Thursday, September 18, 2014

Reviewing the Provocative "80/20 Running" by Matt Fitzgerald

Matt Fitzgerald's latest running book, "80/20 Running" is not so much a running book but a detailed argument on how to train.  Its central thesis claims optimal training results are obtained when 80% of a runner's miles are completed slowly enough to carry on a conversation, which Fitzgerald terms the ventilatory threshold. Running faster than this, which most runners consider key to improvement, should only consist of 20% of total mileage volume.  Most runners, Fitzgerald argues, have this ratio out of whack, running too many miles above the ventilatory threshold and counter-intuitively, all this hard training is stifling improvement rather than promoting it.

Fitzgerald cites an impressive amount of research conducted on both elite and recreational athletes to back this up and presents a pretty compelling case for an optimal 80/20 ratio of easy to hard running for achieving the best race results.  Elite runners have intuitively recognized this ratio for decades according to Fitzgerald, while most recreational runners run too many of their miles fast, resulting in long term fatigue and insufficient recovery for optimal improvement.  However, the book's appealing subtitle "Run Stronger and Race Faster by Training Slower" only tells half of the story.

The other side to this story is that Fitzgerald is also advocating higher training volumes in his programs conducted at sub-ventilatory pace while maintaining this 80/20 ratio, so perhaps a book subtitle "Race Faster by Training Longer" would be more honest.   For runners with little time on their hands, Fitzgerald's revelations will likely present a bit of a dilemma.  The good news is that the author realizes each runner is different about how much time they can commit to a training program. Fitzgerald wisely tailors his ideas to runners at different levels of experience and commitment.  And make no mistake, Fitzgerald is a firm believer in hard workouts.  He just doesn't think running more than 20% of our miles at a pace faster than we can hold a conversation, whatever our overall training volume is, does us much good.
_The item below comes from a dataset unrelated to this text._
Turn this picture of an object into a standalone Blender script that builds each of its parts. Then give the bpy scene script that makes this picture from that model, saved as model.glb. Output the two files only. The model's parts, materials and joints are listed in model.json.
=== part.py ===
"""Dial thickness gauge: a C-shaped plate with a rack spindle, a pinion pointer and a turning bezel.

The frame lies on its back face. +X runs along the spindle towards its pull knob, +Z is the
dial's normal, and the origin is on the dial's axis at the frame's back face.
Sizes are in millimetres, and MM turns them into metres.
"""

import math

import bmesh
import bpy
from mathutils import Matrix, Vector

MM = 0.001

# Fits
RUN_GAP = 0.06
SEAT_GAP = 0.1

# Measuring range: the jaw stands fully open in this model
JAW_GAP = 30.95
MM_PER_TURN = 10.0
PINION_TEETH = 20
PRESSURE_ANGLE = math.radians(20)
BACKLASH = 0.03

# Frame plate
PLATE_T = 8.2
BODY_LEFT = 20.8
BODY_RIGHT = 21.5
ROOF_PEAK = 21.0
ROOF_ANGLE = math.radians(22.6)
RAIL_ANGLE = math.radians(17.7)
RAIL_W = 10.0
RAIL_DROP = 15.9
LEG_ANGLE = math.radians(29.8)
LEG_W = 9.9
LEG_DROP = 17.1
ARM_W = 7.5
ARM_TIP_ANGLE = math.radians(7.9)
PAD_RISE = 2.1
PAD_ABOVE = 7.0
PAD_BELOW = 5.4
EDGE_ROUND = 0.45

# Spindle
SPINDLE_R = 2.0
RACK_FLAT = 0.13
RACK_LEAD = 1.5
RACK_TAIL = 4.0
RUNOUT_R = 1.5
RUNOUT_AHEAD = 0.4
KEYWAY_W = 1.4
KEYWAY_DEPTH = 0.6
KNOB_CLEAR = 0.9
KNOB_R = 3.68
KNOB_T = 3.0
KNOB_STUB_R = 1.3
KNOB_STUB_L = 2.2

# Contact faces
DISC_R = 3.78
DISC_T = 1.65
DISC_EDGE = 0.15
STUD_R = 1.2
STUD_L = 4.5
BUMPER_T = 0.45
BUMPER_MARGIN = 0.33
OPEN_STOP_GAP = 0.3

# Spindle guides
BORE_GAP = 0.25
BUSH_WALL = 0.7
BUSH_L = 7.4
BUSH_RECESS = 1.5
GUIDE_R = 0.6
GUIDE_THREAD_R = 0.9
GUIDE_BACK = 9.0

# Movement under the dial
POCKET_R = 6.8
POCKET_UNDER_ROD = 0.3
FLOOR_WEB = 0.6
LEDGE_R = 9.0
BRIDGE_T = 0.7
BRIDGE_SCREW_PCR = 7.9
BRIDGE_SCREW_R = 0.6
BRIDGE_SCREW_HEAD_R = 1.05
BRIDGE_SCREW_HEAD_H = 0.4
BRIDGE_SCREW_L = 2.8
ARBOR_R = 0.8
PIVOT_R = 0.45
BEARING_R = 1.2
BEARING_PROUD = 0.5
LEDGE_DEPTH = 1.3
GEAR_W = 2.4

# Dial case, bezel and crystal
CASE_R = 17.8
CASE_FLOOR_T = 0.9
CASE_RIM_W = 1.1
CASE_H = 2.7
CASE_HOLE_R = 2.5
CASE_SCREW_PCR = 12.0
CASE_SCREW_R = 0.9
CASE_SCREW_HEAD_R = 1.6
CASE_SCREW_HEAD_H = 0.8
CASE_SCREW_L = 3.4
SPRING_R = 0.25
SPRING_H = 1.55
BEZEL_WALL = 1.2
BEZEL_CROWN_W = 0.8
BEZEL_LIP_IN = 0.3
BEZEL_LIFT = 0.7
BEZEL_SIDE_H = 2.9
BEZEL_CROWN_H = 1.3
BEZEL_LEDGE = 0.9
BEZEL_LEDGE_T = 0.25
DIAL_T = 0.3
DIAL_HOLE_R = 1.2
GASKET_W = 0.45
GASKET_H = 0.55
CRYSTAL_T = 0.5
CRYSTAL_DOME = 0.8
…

Fitzgerald helps make it pretty straightforward to find out ventilatory threshold pace, as well as a finding other key training paces to integrate into a training program.  I've read no better advice in formulating a training plan than Chapter 7 where Fitzgerald present's the "fine print" to the "80/20 rule" in the form of seven sub-rules.  The book is not for those seeking to finish their first 5k or 10k, but any runner looking to improve their current performance should get a lot out of 80/20 Running.

I often rate a running book by how it affects how I run.  Analyzing my own training after reading 80/20 Running, I found that I'm was doing too high a ratio of fast to slow miles per the 80/20 rule.  My ratio was more like 75/25 or 70/30.  So I've added a few sub-ventilatory miles here and there, increasing my overall weekly miles and sometimes, have cut back a little on my hard runs. Three weeks of modification is not really enough to gauge the effectiveness of a training plan, but so far I seem to be making reasonable improvement yet still feel pretty fresh.  This is something I'll likely revisit after the half-marathon is over to better gauge how moving closer 80/20 actually helped.

The provocative and slightly misleading sub-title aside, 80/20 Running is an excellent guide book in finding your way to run faster.

1 comment:

  1. Seems like slickly packaged Arthur Lydiard. I found Healthy Intelligent Training by Keith Livingstone explained the Lydiard principles well. 80/20 Running sounds gimmicky?